INSTRUCTION: Copy the full set of lines exactly as given.

MATERIAL:
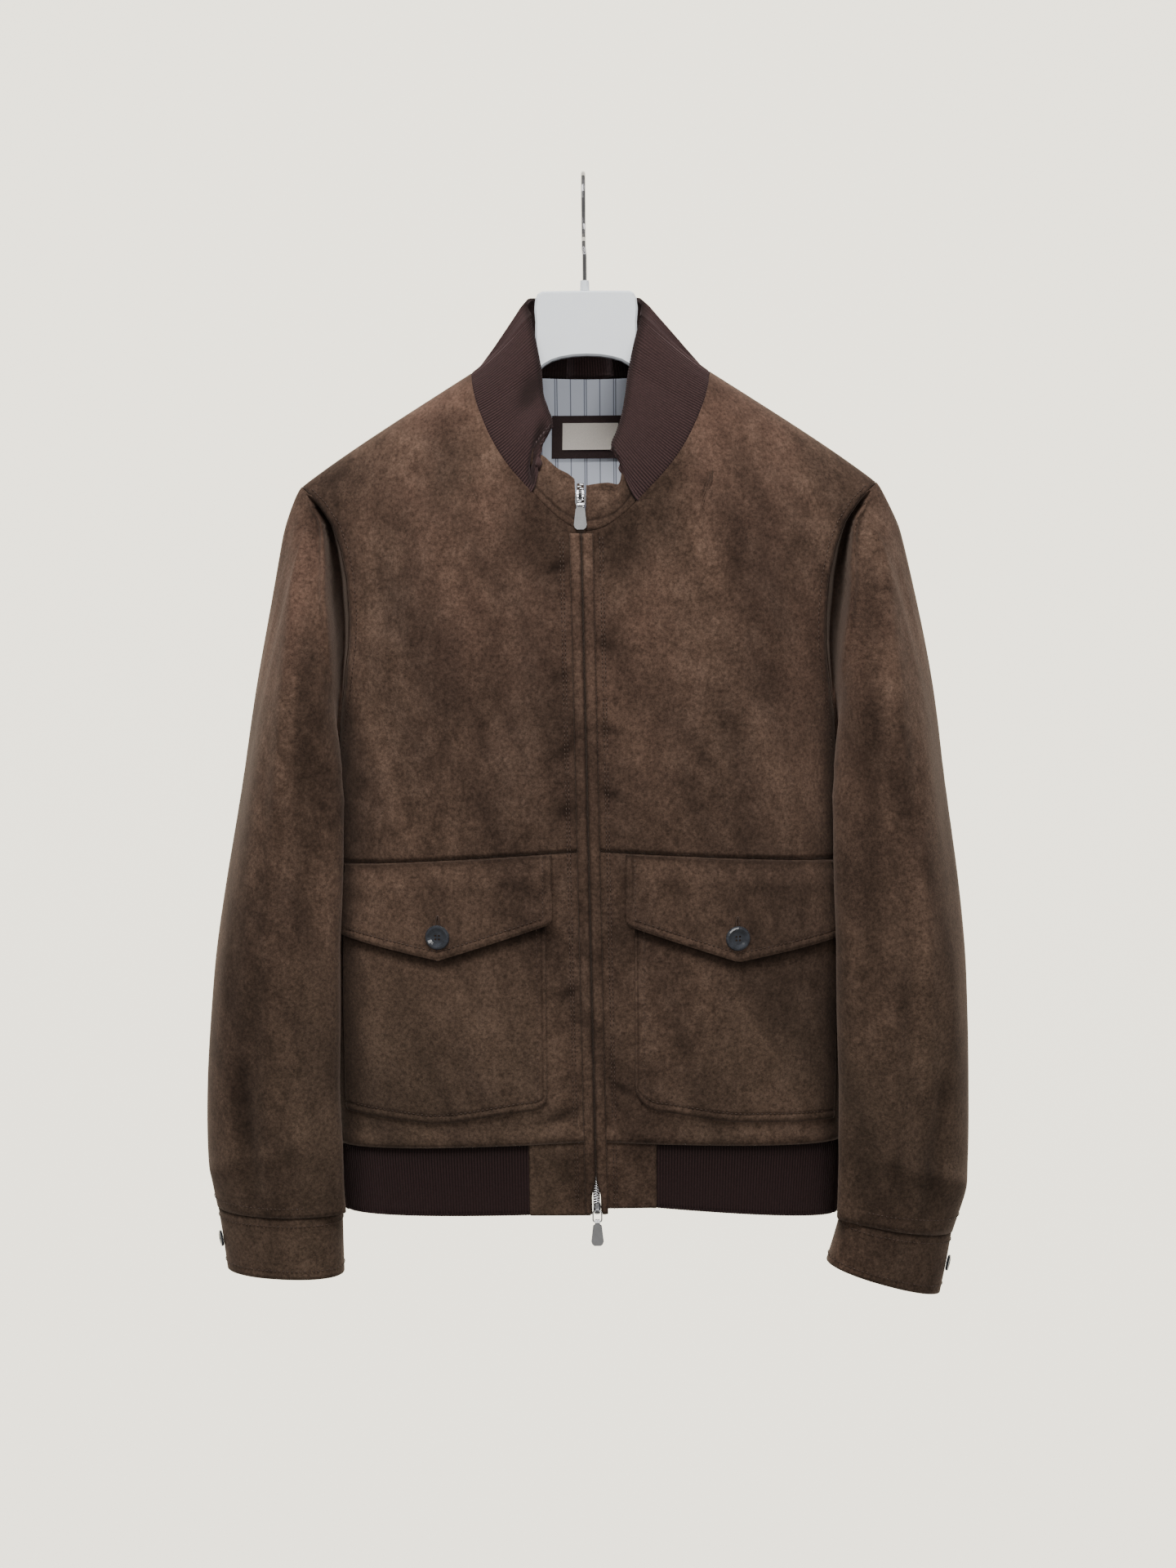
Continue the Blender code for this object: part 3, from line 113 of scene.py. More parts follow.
# soft folds of the hanging cloth: a ridge from one point to another, on one face
Fold = namedtuple("Fold", "face xTop zTop xLow zLow width height")
bodyFolds = (
    Fold(frontFace, -0.150, -0.235, -0.100, -0.420, 0.024, 0.0030),
    Fold(frontFace, -0.060, -0.290, -0.072, -0.480, 0.020, -0.0022),
    Fold(frontFace, 0.075, -0.285, 0.060, -0.470, 0.022, -0.0024),
    Fold(frontFace, 0.160, -0.250, 0.118, -0.430, 0.024, 0.0028),
    Fold(frontFace, -0.150, -0.430, -0.135, -0.540, 0.026, -0.0022),
    Fold(frontFace, 0.152, -0.420, 0.140, -0.545, 0.028, -0.0020),
    Fold(frontFace, -0.168, -0.285, -0.176, -0.370, 0.018, -0.0038),
    Fold(frontFace, -0.108, -0.262, -0.158, -0.385, 0.013, 0.0038),
    Fold(frontFace, -0.060, -0.315, -0.069, -0.455, 0.012, -0.0042),
    Fold(frontFace, -0.087, -0.335, -0.105, -0.505, 0.014, 0.0035),
    Fold(frontFace, -0.182, -0.430, -0.146, -0.530, 0.014, -0.0035),
    Fold(frontFace, -0.040, -0.380, -0.032, -0.530, 0.009, 0.0026),
    Fold(frontFace, 0.105, -0.262, 0.152, -0.375, 0.013, 0.0038),
    Fold(frontFace, 0.074, -0.310, 0.088, -0.455, 0.012, -0.0038),
    Fold(frontFace, 0.046, -0.350, 0.053, -0.520, 0.010, 0.0029),
    Fold(frontFace, 0.174, -0.315, 0.160, -0.430, 0.016, -0.0035),
    Fold(frontFace, 0.140, -0.450, 0.182, -0.545, 0.014, 0.0032),
    Fold(backFace, -0.160, -0.300, -0.130, -0.480, 0.016, 0.0042),
    Fold(backFace, -0.060, -0.280, -0.070, -0.520, 0.014, -0.0042),
    Fold(backFace, 0.072, -0.290, 0.066, -0.560, 0.015, 0.0038),
    Fold(backFace, 0.165, -0.310, 0.148, -0.470, 0.015, -0.0038),
    Fold(backFace, -0.020, -0.480, -0.030, -0.740, 0.016, 0.0038),
    Fold(backFace, 0.170, -0.560, 0.155, -0.740, 0.014, 0.0035),
    Fold(backFace, -0.095, -0.330, -0.110, -0.700, 0.032, 0.0050),
    Fold(backFace, 0.020, -0.300, 0.028, -0.640, 0.036, -0.0040),
    Fold(backFace, 0.118, -0.350, 0.100, -0.740, 0.030, 0.0045),
)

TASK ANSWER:
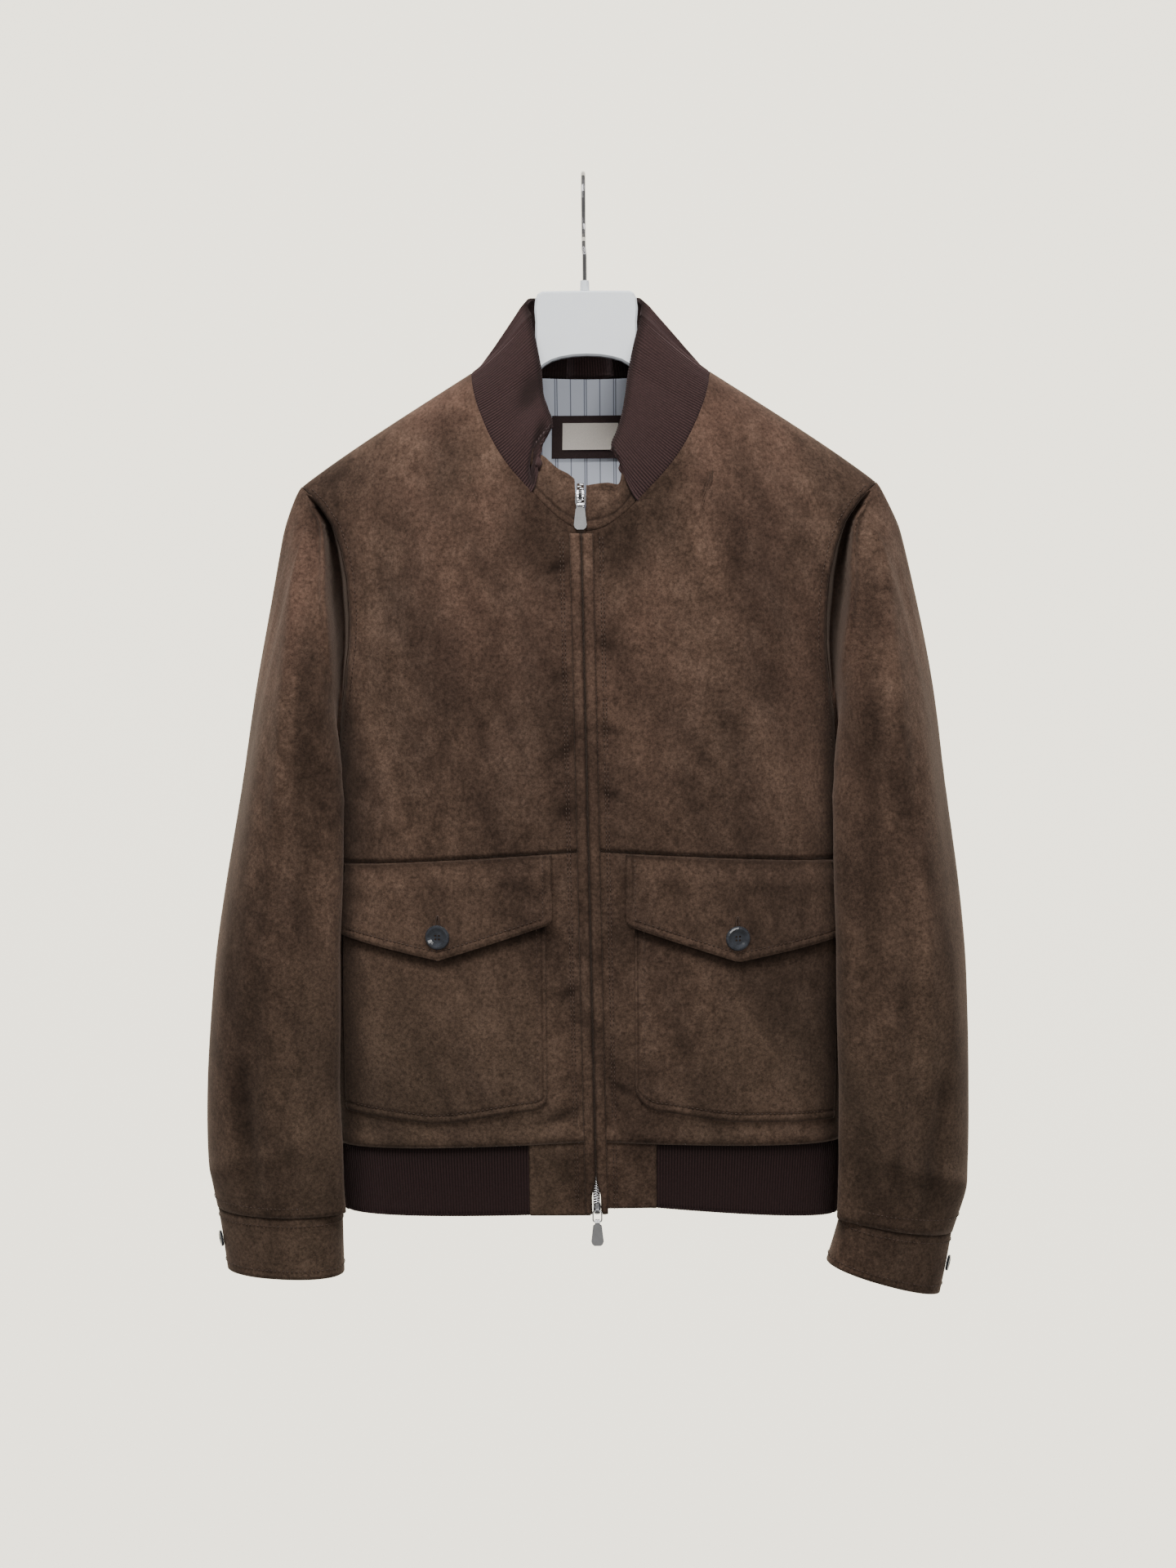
Continue the Blender code for this object: part 3, from line 113 of scene.py. More parts follow.
# soft folds of the hanging cloth: a ridge from one point to another, on one face
Fold = namedtuple("Fold", "face xTop zTop xLow zLow width height")
bodyFolds = (
    Fold(frontFace, -0.150, -0.235, -0.100, -0.420, 0.024, 0.0030),
    Fold(frontFace, -0.060, -0.290, -0.072, -0.480, 0.020, -0.0022),
    Fold(frontFace, 0.075, -0.285, 0.060, -0.470, 0.022, -0.0024),
    Fold(frontFace, 0.160, -0.250, 0.118, -0.430, 0.024, 0.0028),
    Fold(frontFace, -0.150, -0.430, -0.135, -0.540, 0.026, -0.0022),
    Fold(frontFace, 0.152, -0.420, 0.140, -0.545, 0.028, -0.0020),
    Fold(frontFace, -0.168, -0.285, -0.176, -0.370, 0.018, -0.0038),
    Fold(frontFace, -0.108, -0.262, -0.158, -0.385, 0.013, 0.0038),
    Fold(frontFace, -0.060, -0.315, -0.069, -0.455, 0.012, -0.0042),
    Fold(frontFace, -0.087, -0.335, -0.105, -0.505, 0.014, 0.0035),
    Fold(frontFace, -0.182, -0.430, -0.146, -0.530, 0.014, -0.0035),
    Fold(frontFace, -0.040, -0.380, -0.032, -0.530, 0.009, 0.0026),
    Fold(frontFace, 0.105, -0.262, 0.152, -0.375, 0.013, 0.0038),
    Fold(frontFace, 0.074, -0.310, 0.088, -0.455, 0.012, -0.0038),
    Fold(frontFace, 0.046, -0.350, 0.053, -0.520, 0.010, 0.0029),
    Fold(frontFace, 0.174, -0.315, 0.160, -0.430, 0.016, -0.0035),
    Fold(frontFace, 0.140, -0.450, 0.182, -0.545, 0.014, 0.0032),
    Fold(backFace, -0.160, -0.300, -0.130, -0.480, 0.016, 0.0042),
    Fold(backFace, -0.060, -0.280, -0.070, -0.520, 0.014, -0.0042),
    Fold(backFace, 0.072, -0.290, 0.066, -0.560, 0.015, 0.0038),
    Fold(backFace, 0.165, -0.310, 0.148, -0.470, 0.015, -0.0038),
    Fold(backFace, -0.020, -0.480, -0.030, -0.740, 0.016, 0.0038),
    Fold(backFace, 0.170, -0.560, 0.155, -0.740, 0.014, 0.0035),
    Fold(backFace, -0.095, -0.330, -0.110, -0.700, 0.032, 0.0050),
    Fold(backFace, 0.020, -0.300, 0.028, -0.640, 0.036, -0.0040),
    Fold(backFace, 0.118, -0.350, 0.100, -0.740, 0.030, 0.0045),
)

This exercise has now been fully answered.